You define that inside the ray generation program. That means it’s allocated per per thread, means launch dimension size.
Then I assume you pass a pointer to that payload structure in two 32bit payload registers in optixTrace.

You should always calculate the OptiX stack size and look at the resulting parameters. Mind that there is a hard upper limit for the stack size which is 64kB.
Since that is allocated per thread as well, there can easily be some GBs used just by that.
Example code inside the OptiX SDK examples or here:
https://github.com/NVIDIA/OptiX_Apps/blob/master/apps/MDL_renderer/src/Device.cpp#L932

The general recommendation is to reduce the required stack size as much as possible for performance and memory reasons.
Use iterative instead of recursive algorithms.
Don’t define too much local data inside the individual program domains. (If you generate PTX code for the modules and not OptiX-IR, then you can look at the “local depot” sizes at the beginning of the programs.

That you get an an illegal memory access error instead of an out of memory error means that you accessed something out of bounds.
When changing the array sizes inside that Payload structure, have you made sure all other source code also accesses these arrays inside their bounds? (I would define that size 50 with a single define instead to make sure all code adheres to the sizes.)

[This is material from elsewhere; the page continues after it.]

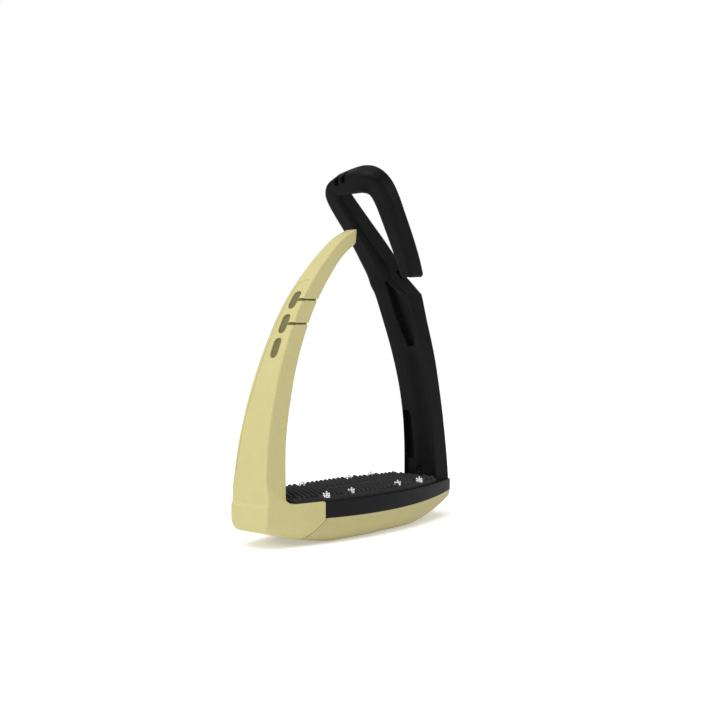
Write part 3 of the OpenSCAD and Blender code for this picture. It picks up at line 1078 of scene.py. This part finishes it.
@dataclass
class FlexBranch:
    """The pale flexible branch with its foot, three windows, two flex slits and a dark core under them that
    is painted shade.
    """

    plan: TreadPlan
    inner_line: Line = ((-61.3, -12), (-61.2, -6), (-60.6, 12), (-59, 30), (-54.6, 50), (-48, 70),
                        (-38.3, 90), (-28.2, 105), (-15.2, 120), (-6.6, 127), (-1.5, 130.2))
    outer_line: Line = ((-74.4, -12), (-74.4, -6), (-73.7, 10), (-70.9, 30), (-65.8, 50), (-58.6, 70),
                        (-48.9, 90), (-38.9, 105), (-25.4, 120), (-10.5, 133), (0.6, 138.7))
    half_low: float = 12.7
    half_top: float = 4.4
    top: float = 140.0
    tip: Point = (2.6, 0.42)
    edge_radii: Point = (0.9, 0.8)
    edge_shares: Point = (0.2, 0.18)
    rear_radius: float = 0.5
    rear_extra: float = 1.3
    foot_span: Point = (-75.0, -40.5)
    foot_top: float = -2.4
    flare_over: float = 0.2
    flare_rise: Point = (1.6, 16.0)
    settle: Point = (1.0, 7.0)
    pad_seat: tuple[float, ...] = (2.2, -57.9, -30.0)
    pad_seat_heights: Point = (-6.1, 6.0)
    flex_levels: tuple[float, float] = (87.6, 100.0)
    flex_x: tuple[float, float] = (-47.6, -40.0)
    bend_reach: float = 4.2
    split: float = 94.2
    slit_gap: float = 1.5
    slit_front: float = -16.0
    slit_outer: float = -9.0
    slit_cuts: tuple[Vec3, ...] = ((2.0, -0.9, -0.6), (3.0, 14.0, -4.0))
    windows: tuple[float, ...] = (100.0, 87.7, 75.4)
    window_size: Point = (5.2, 11.4)
    window_depth: float = 0.95
    window_cut: float = 2.3
    core_gap: float = 0.05
    core_inner: float = 0.7
    core_extra: Vec3 = (0.4, 0.4, 0.3)
    panel_line: Line = ((11.0, 12.0), (9.0, 40.0), (7.0, 62.0), (5.6, 82.0), (4.6, 98.0), (3.9, 106.0),
                        (2.6, 109.2), (0.0, 110.4), (-2.6, 110.0))
    panel_rod: Point = (0.12, 0.42)
    face_shear: float = 1.1
    voxel: float = 0.45
    relaxing: int = 3
    template: SectionTemplate = SectionTemplate(24, 16, 24, 16, 5)

    def build(self) -> bpy.types.Object:
        """Builds the whole branch with its foot, windows and slits.

        Returns:
            The closed piece.
        """
        whole = lofted("flex_branch", self._rings())
        combine(whole, self.plan.hull("foot", *self.foot_span, 0.0, self.foot_top, 1.0), "UNION")
        voxelled(whole, self.voxel, self.relaxing)
        self._settle(whole)
        seat = prism("pad_seat", self.plan.outline(*self.pad_seat), *self.pad_seat_heights, "z")
        combine(whole, seat, "DIFFERENCE")
        combine(whole, self.plan.seam_cutter("seam", -self.plan.seam_gap, True), "DIFFERENCE")
        combine(whole, self._panel_line(), "DIFFERENCE")
        for cutter in self._windows(0.0, self.window_cut) + self._slits(0.0):
            combine(whole, cutter, "DIFFERENCE")
        return whole

    def _settle(self, whole: bpy.types.Object) -> None:
        """Moves the points above the foot back onto the exact surface, so that the ridges stay crisp.

        Args:
            whole: The branch after it was rebuilt on a grid.
        """
        rings = self._rings()
        exact = BVHTree.FromPolygons((lifted(rings).reshape(-1, 3) * MM).tolist(), skin(rings))
        low, high = ((TREAD_Z + level) * MM for level in self.settle)
        for vertex in whole.data.vertices:
            if vertex.co.z > low:
                place = exact.find_nearest(vertex.co)[0]
                vertex.co = vertex.co.lerp(place, min((vertex.co.z - low) / (high - low), 1.0))

    def _split(self, whole: bpy.types.Object) -> tuple[bpy.types.Object, bpy.types.Object]:
        """Splits a piece between the two flex lines.

        Args:
            whole: The piece to split.

        Returns:
            Its lower and upper half.
        """
        upper = whole.copy()
        upper.data = whole.data.copy()
        upper.name = f"{whole.name}_upper"
        whole.name = f"{whole.name}_lower"
        bpy.context.scene.collection.objects.link(upper)
        self._halve(whole, (0.0, 0.0, 1.0))
        self._halve(upper, (0.0, 0.0, -1.0))
        return whole, upper

    def _rings(self, inset: float = 0.0) -> np.ndarray:
        """Lays out the sections of the branch, flared at the foot and closed softly at the tip.

        Args:
            inset: How far the sections are pulled in.

        Returns:
            Ring points.
        """
        layout = self.template.layout()
        keys = np.hstack([np.array(self.inner_line, float), np.array(self.outer_line, float)])[1:]
        dense = spline(keys, 1.0)
        rings = [self._ring(layout, (xi, zi), (xo, zo), 1.0, inset) for xi, zi, xo, zo in dense]
        xi, zi, xo, zo = dense[-1]
        last = dense[-1] - dense[-2]
        ahead = Vector((last[0], 0.0, last[1]))
        out = Vector((last[2], 0.0, last[3]))
        step = (ahead.normalized() + out.normalized()).normalized()
        length, narrowing = self.tip
        for a in (20.0, 40.0, 60.0, 75.0, 86.0):
            turn = math.radians(a)
            push = step * length * math.sin(turn)
            shrink = 1.0 - narrowing * (1.0 - math.cos(turn))
            inner = (xi + push.x, zi + push.z)
            outer = (xo + push.x, zo + push.z)
            rings.append(self._ring(layout, inner, outer, shrink, inset))
        return np.array(rings)

    def _ring(self, layout: np.ndarray, inner: Point, outer: Point, shrink: float,
              inset: float) -> np.ndarray:
        """Makes one section between an inner and an outer point.

        Args:
            layout: Section layout.
            inner: Inner (x, height).
            outer: Outer (x, height).
            shrink: Size share, below 1 on the rounded tip.
            inset: How far the section is pulled in.

        Returns:
            The ring's points.
        """
        a, c = np.array([inner[0], 0.0, inner[1]]), np.array([outer[0], 0.0, outer[1]])
        middle, width = (a + c) / 2.0, np.linalg.norm(c - a)
        n = (c - a) / width
        z = middle[2]
        half = self.half_low + (self.half_top - self.half_low) * max(z, 0.0) / self.top
        rear = half + self.rear_extra * min(half / self.half_low, 1.0) ** 2
        radius, outer_radius = (min(r, width * share) * shrink
                                for r, share in zip(self.edge_radii, self.edge_shares))
        flat = section(layout, shrink * width / 2 - inset, inset - half * shrink, rear * shrink - inset,
                       radius, outer_radius, self.rear_radius * shrink)
        outwards = (flat[:, 0] / flat[:, 0].max() + 1.0) / 2.0
        flat[:, 0] -= np.where(flat[:, 0] < 0.0, self.core_inner * inset, 0.0)
        ahead = np.clip(-flat[:, 1] / half, 0.0, 1.0)
        points = middle + flat[:, :1] * n
        low = self.foot_top + self.flare_over
        top = low + self.flare_rise[0] + (self.flare_rise[1] - self.flare_rise[0]) * outwards
        flare = 1.0 - smoothstep((points[:, 2] - low) / (top - low), 0.0, 1.0)
        wide = self.plan.half(points[:, 0]) / np.where(flat[:, 1] > 0, rear, half)
        sheared = flat[:, 1] + self.face_shear * outwards * ahead * (1.0 - flare)
        points[:, 1] = sheared * (1.0 + (wide - 1.0) * flare**1.5)
        return points

    def _windows(self, grow: float, depth: float) -> list[bpy.types.Object]:
        """Makes the oval plugs of the three windows.

        Args:
            grow: Added to their width and height.
            depth: How far they reach under the skin.

        Returns:
            The plugs.
        """
        outer = spline(self.outer_line, 1.0)
        width, height = self.window_size
        size = (width + grow, height + grow, 2 * depth)
        plugs = []
        reach = 5.0
        for i, z in enumerate(self.windows):
            below, x, above = np.interp((z - reach, z, z + reach), outer[:, 1], outer[:, 0])
            along = Vector((above - below, 0.0, 2.0 * reach)).normalized()
            out = (-along.z, 0.0, along.x)
            plugs.append(capsule(f"window_{i}", (x, 0.0, z), out, tuple(along), size))
        return plugs

    def _panel_line(self) -> bpy.types.Object:
        """Makes the thin rod that presses the panel line into the outer face.

        Returns:
            The rod, running up beside the rear edge and over the top window.
        """
        outer = spline(self.outer_line, 1.0)
        places = []
        for y, z in spline([(*q, 0.0) for q in self.panel_line], 1.5)[:, :2]:
            near = np.interp((z - 1.0, z, z + 1.0), outer[:, 1], outer[:, 0])
            out = Vector((-2.0, 0.0, near[2] - near[0])).normalized()
            places.append(Vector((near[1], y, z)) + self.panel_rod[0] * out)
        radius = self.panel_rod[1]
        rings = []
        for k, place in enumerate(places):
            ahead = (places[min(k + 1, len(places) - 1)] - places[max(k - 1, 0)]).normalized()
            side = ahead.cross(Vector((-1.0, 0.0, 0.3))).normalized()
            lift = side.cross(ahead)
            rings.append([place + radius * (math.cos(a) * side + math.sin(a) * lift)
                          for a in np.linspace(0.0, 2.0 * math.pi, 9)[:-1]])
        return lofted("panel_line", np.array(rings))

    def _slits(self, grow: float) -> list[bpy.types.Object]:
        """Makes the level slabs of the two slits, which run from the windows to the front.

        Args:
            grow: Added to their gap.

        Returns:
            The slabs.
        """
        slabs = []
        for i, (x, z) in enumerate(zip(self.flex_x, self.flex_levels)):
            left = x + self.slit_outer
            for divisor, reach, rear in self.slit_cuts:
                half = self.slit_gap / divisor
                low, high, right = z - half - grow / 2, z + half + grow / 2, x + reach
                outline = ((left, low), (right, low), (right, high), (left, high))
                slabs.append(prism(f"slit_{i}", outline, self.slit_front, rear, "y"))
        return slabs

    def _painted_shade_core(self) -> bpy.types.Object:
        """Builds the dark core, painted shade, that closes the windows and slits a little under the skin.

        Returns:
            The painted-shade core.
        """
        wider, deeper, taller = self.core_extra
        # The core is painted shade: a dark olive skin a little under the windows and slits.
        core = lofted("flex_painted_shade_core", self._rings(self.window_depth - self.core_gap))
        kept, *others = self._windows(wider, self.window_depth + deeper) + self._slits(taller)
        for other in others:
            combine(kept, other, "UNION")
        combine(core, kept, "INTERSECT")
        return core

    def _halve(self, piece: bpy.types.Object, away: Vec3) -> None:
        """Keeps the half of a piece on one side of the split and closes it.

        Args:
            piece: The piece to cut.
            away: Direction of the half that goes.
        """
        level = (self.split + TREAD_Z) * MM

        def cut(bm: bmesh.types.BMesh) -> None:
            """Bisects the mesh and fills the open rim.

            Args:
                bm: The piece's mesh.
            """
            bmesh.ops.bisect_plane(bm, geom=bm.verts[:] + bm.edges[:] + bm.faces[:],
                                   plane_co=(0, 0, level), plane_no=away, clear_outer=True)
            rim = [e for e in bm.edges if e.is_boundary]
            if rim:
                bmesh.ops.contextual_create(bm, geom=rim)

        with_bmesh(piece, cut)

    def dress(self, finishes: Finishes) -> list[bpy.types.Object]:
        """Builds the branch and its core, finishes them and splits each between the flex lines.

        Args:
            finishes: The shared finishes.

        Returns:
            The lower and upper pieces of the branch and of its painted-shade core.
        """
        pieces = self._split(self.build())
        painted_shade_cores = self._split(self._painted_shade_core())
        nodes = (("outer_branch_root", "outer_branch_middle"), ("outer_branch_tip",))
        for i, piece in enumerate(pieces):
            finish_piece(piece, finishes.branch, 40.0)
            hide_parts(*nodes[i])
            self._bend(piece)
        for i, piece in enumerate(painted_shade_cores):
            finish_piece(piece, finishes.painted_shade_core, 40.0)
            self._bend(piece)
        return [*pieces, *painted_shade_cores]

    def _bend(self, piece: bpy.types.Object) -> None:
        """Bakes a piece's placement into its mesh and logs it.

        Args:
            piece: The piece.
        """
        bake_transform(piece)
        report(piece, "bends at one flex line")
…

All your elements inside the Payload structure have a CUDA memory alignment requirement of 4 bytes, so there shouldn’t be inadvertent padding inside that struct or misaligned memory accesses which would have reported such different error message.

Related threads to figure out how much memory is used overall:
https://forums.developer.nvidia.com/t/is-there-a-way-to-know-how-much-gpu-memory-optix-will-use/272769
https://forums.developer.nvidia.com/t/understanding-optix-internal-memory-use/276406

If you haven’t enabled OptiX validation mode when debugging this, here is example code doing that.
Check if there is additional information with that enabled.
https://forums.developer.nvidia.com/t/need-help-understanding-why-optixlaunch-is-failing/275372/4

(PS: To all readers: Please do not attach screenshots of source code or command prompts on developer forums.
Instead just copy and paste the text itself into a code block for better readability and easier handling.)

OS version: ubuntu 20.08
GPU: nvidia RTX 3090,24GB
CUDA version: 11.4
driver version: 470.141.03
Optix version:7.2

I have enabled Optix validation mode, additional information is as fllows:

[ 2][       ERROR]: Validation mode caught builtin exception OPTIX_EXCEPTION_CODE_STACK_OVERFLOW
Error recording resource event on user stream (CUDA error string: unspecified launch failure, CUDA error code: 719)
Optix call (optixLaunch( pipeline,stream, launchParamsBuffer.d_pointer(), launchParamsBuffer.sizeInBytes, &sbt, launchParams.frame.size.x, launchParams.frame.size.y, 1 )) failed with code 7053 (line 665)

Well, as predicted, somehow the stack size is too big inside your raytracing algorithm.

Did you calculate the OptiX stack size yourself?
https://raytracing-docs.nvidia.com/optix8/guide/index.html#program_pipeline_creation#pipeline-stack-size

If not, you should implement the necessary code to be able to call optixPipelineSetStackSize inside your code and see what the arguments are for your pipeline and algorithm.
Then you should analyze how the arguments change when adjusting your source code.

The above recommendations apply:

  • Reduce the required stack size as much as possible for performance and memory reasons.
  • Use iterative instead of recursive algorithms.
  • Don’t define too much local data inside the individual program domains.
  • If you generate PTX code for the modules and not OptiX-IR, then you can look at the “local depot” sizes at the beginning of the programs inside the PTX code to see how that changes when adjusting the code.

There had been some driver changes to make the stack size calculation inside OptiX more accurate, so I would really recommend updating the display drivers from that old 470 branch to something a lot more recent. Then you would also be able to use more current OptiX SDK versions than 7.2.0.

I don’t expect that to solve your issue automatically. That can only be done by changing your raytracing implementation.